La sentencia, por tanto, no va a ser del gusto de todos; más bien no va a satisfacer del todo a nadie. Pero lo más importante es que sea jurídicamente inapelable. Es decir, que el tribunal desarrolle su labor abstrayéndose de la presión ambiental, lo cual va a ser casi imposible.

El momento en el que se va a desarrollar el juicio oral no puede ser peor para que los debates en el seno de la Sala se produzcan al margen del ruido político. Según fuentes cercanas, la intención de Manuel Marchena, presidente del tribunal, es que el juicio oral esté concluido antes del mes de mayo (el 26 de ese mismo mes se celebran las elecciones municipales, autonómicas y europeas). Es decir, que al menos la precampaña se va a desarrollar en plena celebración de la vista. La sentencia se conocerá en pleno verano, antes de la celebración de una Diada que estará marcada por la petición de libertad para los "presos políticos".

Si el juicio del 23-F estuvo rodeado de tensión, éste del procés no se le va a quedar a la zaga. Los jueces, además, van a actuar a sabiendas de que su sentencia se recurrirá ante el Tribunal de Derechos Humanos de Estrasburgo, que podría tumbarla -lo que sería un éxito sin precedentes para el independentismo- si ésta no es jurídicamente incontestable.

La Sala Segunda se va a encontrar con una dificultad añadida: la diferencia en la calificación de los hechos entre la Abogacía del Estado y la Fiscalía. La primera -dependiente del Ministerio de Justicia- sostiene que los hechos se ajustan a los delitos de sedición y malversación, y las penas solicitadas suman un mínimo de 14 años para su principal encausado, Oriol Junqueras. Sin embargo, el Ministerio Público sí los considera susceptibles de un delito de rebelión, por lo que el líder de ERC podría ser condenado a un total de 25 años de cárcel.

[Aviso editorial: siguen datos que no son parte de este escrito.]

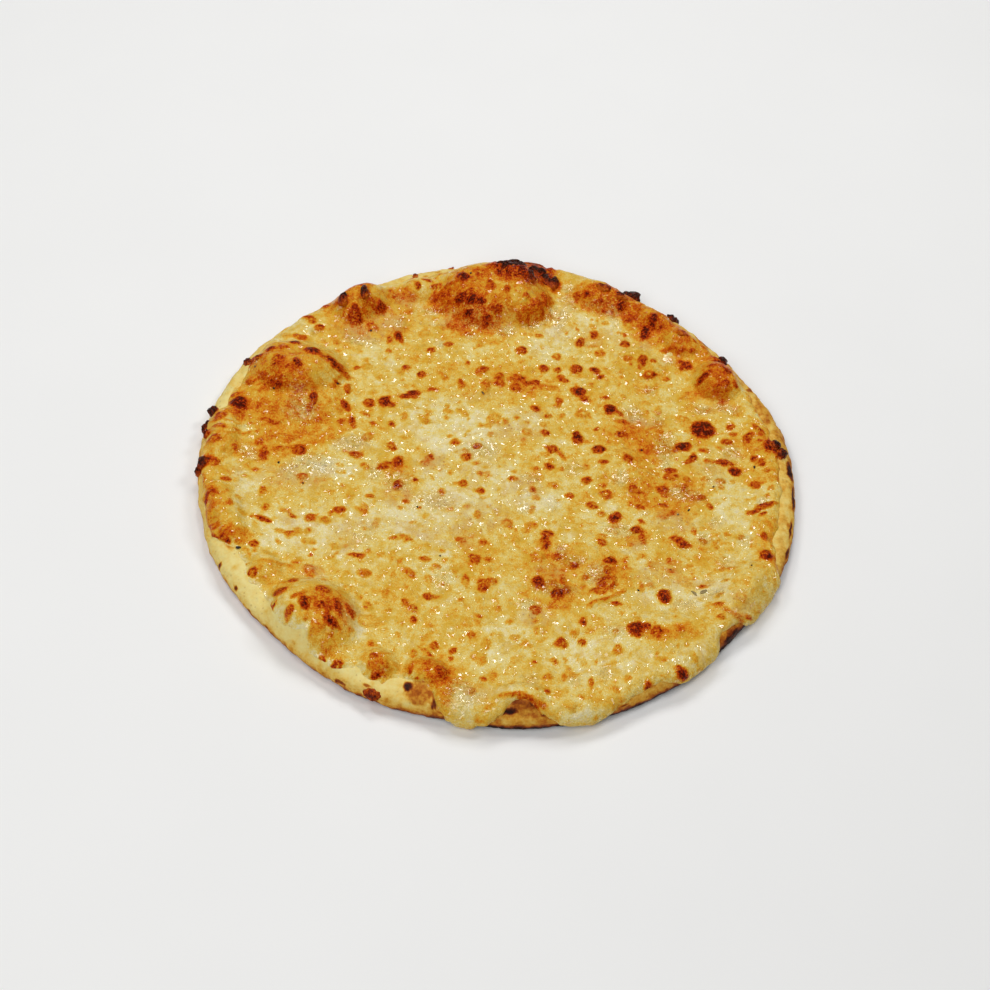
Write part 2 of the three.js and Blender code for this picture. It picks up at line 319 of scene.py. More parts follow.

El juicio, por tanto, está abierto y en el interior de la Sala se espera un intenso debate sobre la calificación penal de los hechos acaecidos en los meses de septiembre y octubre de 2017. Lo que parece claro es que no se van a quedar en un simple delito contra el orden público o una mera malversación. La declaración unilateral de independencia -10 de octubre de 2017- y la consiguiente aplicación de la llamada ley de transitoriedad implicaban una ruptura con el orden constitucional con efectos similares a los de un golpe de estado. No hubo tanques en las calles como en el 23-F, pero hubo sí que hubo intimidación y violencia.

Los hechos se van a dirimir durante la vista oral con todas las garantías procesales. Lo ideal sería que la Fiscalía y la Abogacía del Estado encontraran un punto de encuentro en su calificación final de los hechos, que permitiera al tribunal presentar unos hechos probados y una sentencia lo suficientemente sólida como para que no pudiera ser echaba abajo por el Tribunal de Derechos Humanos. El gobierno haría un flaco favor a ese fin si se empeñara en mantener inamovible la calificación de sedición. El independentismo no le agradecerá ese esfuerzo.

Un juicio, por tanto, histórico, en el que, una vez más, la democracia española va a tener que demostrar, a través de una sentencia del Supremo, que no tiene nada que envidiar a la de Bélgica o Alemania, por poner sólo un par de ejemplos.